Таким образом, мистер Мэйджор выработал себе на период с конференции Тори до будущих выборов такую стратегию игры, для которой он по самой своей природе наиболее подходит: не совершить ничего неосторожного. Лейбористская партия, несмотря на то что она вроде как требует всеобщих выборов осенью, втихомолку может радоваться, что их отложили на весну. Чем дольше мистер Мэйджор остается в должности, тем больше вероятность, что он, на их счастье, угодит в какую-нибудь пиковую ситуацию. Куража лейбористам могут придать судьбы последних британских премьер-министров, сломленных лютой «зимой тревоги нашей» (словосочетание, пережившее редкую лингвистическую инверсию: в шекспировском оригинале метафора, сейчас она обратно превращается в реалистическое описание). И Хит, и Каллаген пали после пришедшейся на холодное время года суматохи. С другой стороны, профсоюзы сейчас в гораздо более слабом положении, чем десять лет назад. И чем дольше продержится мистер Мэйджор, тем меньше он будет казаться паллиативной затычкой и больше – настоящим премьер-министром, которому сосиску в рот не клади.

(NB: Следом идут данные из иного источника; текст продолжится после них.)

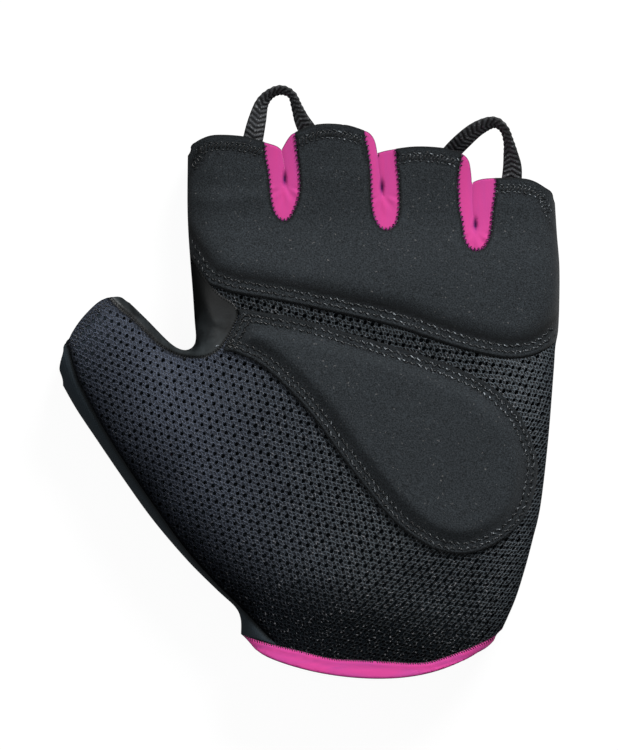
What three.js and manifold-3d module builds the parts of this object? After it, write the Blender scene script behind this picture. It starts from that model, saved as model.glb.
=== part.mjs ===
// A fingerless cycling glove for the left hand, lying on its back with the palm up.
// Millimetres, +Z up, +Y towards the fingers, +X towards the little finger.
// The glove is a hollow pillow over its plan outline, cut along its seams into cloth panels,
// with a padded patch laid on the palm and two pull-off loops sewn into the finger rims.
import * as THREE from "three";
import { mergeVertices } from "three/addons/utils/BufferGeometryUtils.js";
import Module from "manifold-3d";

const wasm = await Module();
wasm.setup();

// Driving sizes
const SEAM_Z = 10; // height of the side seam above the table
const BACK_DEPTH = 11; // how far the back would swell below the seam, were it not resting flat
const WALL = 1.5; // cloth thickness
const SEAM_GAP = 0.3; // clearance cut along every seam
const SLOT_HALF = 0.35; // half the gap between neighbouring fingers
const SLOT_TURNS = 6; // steps round the blind end of a slot
const ROUND_SIDE = 4; // how quickly the outer sides round over
const ROUND_SLOT = 3.4; // the same between the fingers
const RIM_REACH = 9; // how far walls are drawn past the open rims before they are trimmed
const CUFF_REACH = { thumb_side: 13, little_side: 19 }; // the same at the cuff
const FAR = 90; // a distance past the whole glove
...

Все, однако, зависит от того, не случится ли чего-нибудь тревожного. Тревожного с большой «Т», с которой обычно начинается слово «Тэтчер». На своей конференции тори удалось пригасить ее, но в конце ноября снова пошло-поехало – лампадным маслицем да по костерку. Поводом стали дебаты в Палате общин при подготовке к саммиту Европейской комиссии в Маастрихте, где должны были обсуждаться следующие стадии политического и валютного союза. При том, что в мнениях трех главных партий имелось больше общего, чем они, надо полагать, готовы были признать на публике, дискуссия обещала пройти сравнительно мирно, разве что с некоторыми имитациями боевых выпадов. Все вышло ровно наоборот: с этого дня началось возвращение ожесточившейся миссис Тэтчер во внутреннюю политику – сначала в дебаты в Палате общин, а впоследствии и на телевидение.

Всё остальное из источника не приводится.